About this time every year we are made aware of a loud noise . . . “there arose such a clatter . . . ”
When we all leap to see what was the matter, traditionally we are asked to imagine a jolly old elf. I bought it until this year, when I realized the din was the four NFC West teams beating the bejeezus out of one another.
The conclusion of the NFL regular season Sunday includes the final division collisions: The 12-3 Seahawks host the 7-8 St. Louis Rams and the 11-4 San Francisco 49ers visit the 10-5 Arizona Cardinals. The thrashes should generate clatter akin to dropping a mile of train tracks off the Space Needle.
Hide the chillruns.
“This division used to be the laughingstock of football,” said Seahawks safety Earl Thomas Wednesday. “Now everybody knows this is the best division. It’s a great competition. Every game is hard. Like the Big 12.”
The University of Texas homeboy is entitled to his bias. But if college football were played this harshly, university presidents would be in orange coveralls awaiting charges of student abuse. There is no dispute that, with a collective record of of 40-20, the NFC West is the gnarliest neighborhood in pro football.
“I’ve been in this division eight years,” said FB Michael Robinson. “It’s been the same: Tough defense and running the ball. Same style, different performance (this year).”
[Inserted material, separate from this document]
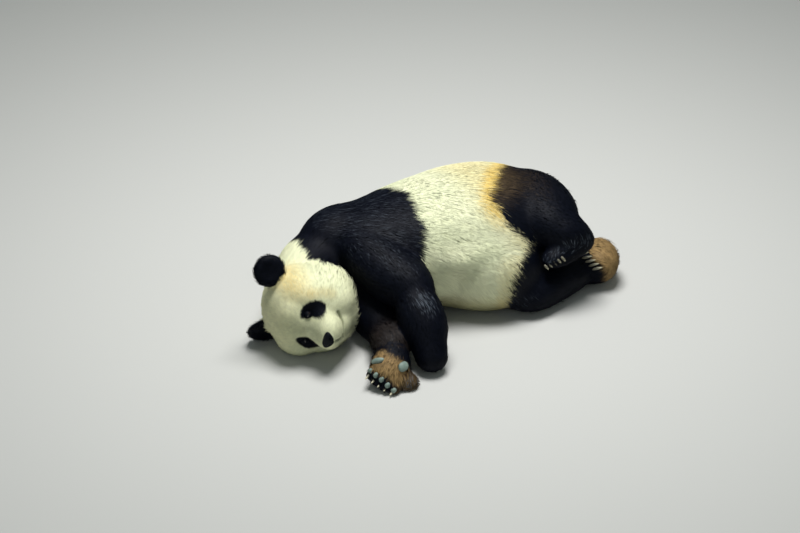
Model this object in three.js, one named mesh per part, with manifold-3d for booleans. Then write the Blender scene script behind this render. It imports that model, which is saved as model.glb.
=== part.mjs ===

When the 7-9 Seahawks won the division title in Pete Carroll’s first year of 2009, the first losing team in NFL history so honored, the Seahawks and the division were mocked as serfs unfit to mop the castle floors.
“Yeah, it’s come a tremendous distance,” Carroll said last week. “(We had) to put up with the yuks about being 7-9 and winning the division years ago. Who’s laughing now?
“There’s also kind of an attitude about our division too — a very physical, tough kind of pride. It’s been kinda fun to watch it.”
If the Seahawks win Sunday, it is well understood that they are division champs and the NFC’s No. 1 seed, which earns the coveted home-field advantage as well as a first-round bye. It also would mean they finished divisional play at 4-2, which may be the highest form of merit badge on the brag rag.
But if Sunday the Seahawks lose and the Cardinals win over the Niners — evidence of the season makes both outcomes plausible — there will be a remarkable symmetry: San Francisco would finish 4-2 in the division, Seattle and Arizona would be 3-3 and St. Louis 2-4.
In that scenario, the Seahawks, at one point 11-1 and national darlings to win it all, would finish 12-4 having lost three of their final four games, all to division rivals.
Yeesh. That is prison-yard nasty.
However the weekend turns out, being king of this hill says something beyond the playoff advantages: Particularly in a football era of pass-happy, spread offenses, there is a place for the Eisenhower-ball that the four teams play.
“Everybody would like to talk about speeding up the game and spreading it out,” Carroll said. “There’s a lot of wins in this division. I guess you would say that it adds to the validity the formula that we go with.
“It’s no different for Arizona, San Francisco, and the Rams right now.”
The validation of style is, of course, far secondary to the Seahawks. In less than a week’s time, they have to figure a workaround for a Rams defense that is probably better than the Cardinals defense that Sunday held Seattle to 189 yards, 10 first downs and 10 points.
In the Oct. 28 first meeting in St. Louis, the Seahawks defense was nearly smothered on Monday Night Football — 135 yards and seven first downs. That they won 14-9 was due almost exclusively to one play — an 80-yard pass-and-run touchdown from Russell Wilson to Golden Tate.
Sunday is not a a get-well game for an ailing Seattle offense. It is merely another wet, cold stumble through an alley full of desperadoes, scoundrels and mace-wielding brigands. Or as NFC West fans call it, a beautiful day in the neighborhood.
Harvin done for the season?
The chance to see WR Percy Harvin play again this season grows dim. At each juncture lately, Carroll has grown increasingly circumspect in his assessment of whether the star wideout will return after his one appearance — 19 plays in the Nov. 17 game against Minnesota.
Asked Wednesday whether Harvin might be put on the injured reserve list, meaning he will not return until next season, Carroll said, “Yeah, that may happen.”
Harvin’s surgically repaired hip continues to bother him to the point where the Seahawks would prefer to fill his roster spot with a player who can help, rather than hope Harvin might be healthy for a playoff game or, football gods willing, the Super Bowl.
In the wake of the 17-10 loss to Arizona, Harvin’s absence loomed, because of what happened in Harvin’s areas of expertise — kickoff returns and getting separation downfield from defensive backs.
Robert Turbin fumbled away a kickoff return, and the Seahawks receivers could not shake the Cardinals’ coverage. It took 15 games, but the reason the Seahawks traded three draft picks and will pay $26.5 million in guaranteed salary to get Harvin became apparent.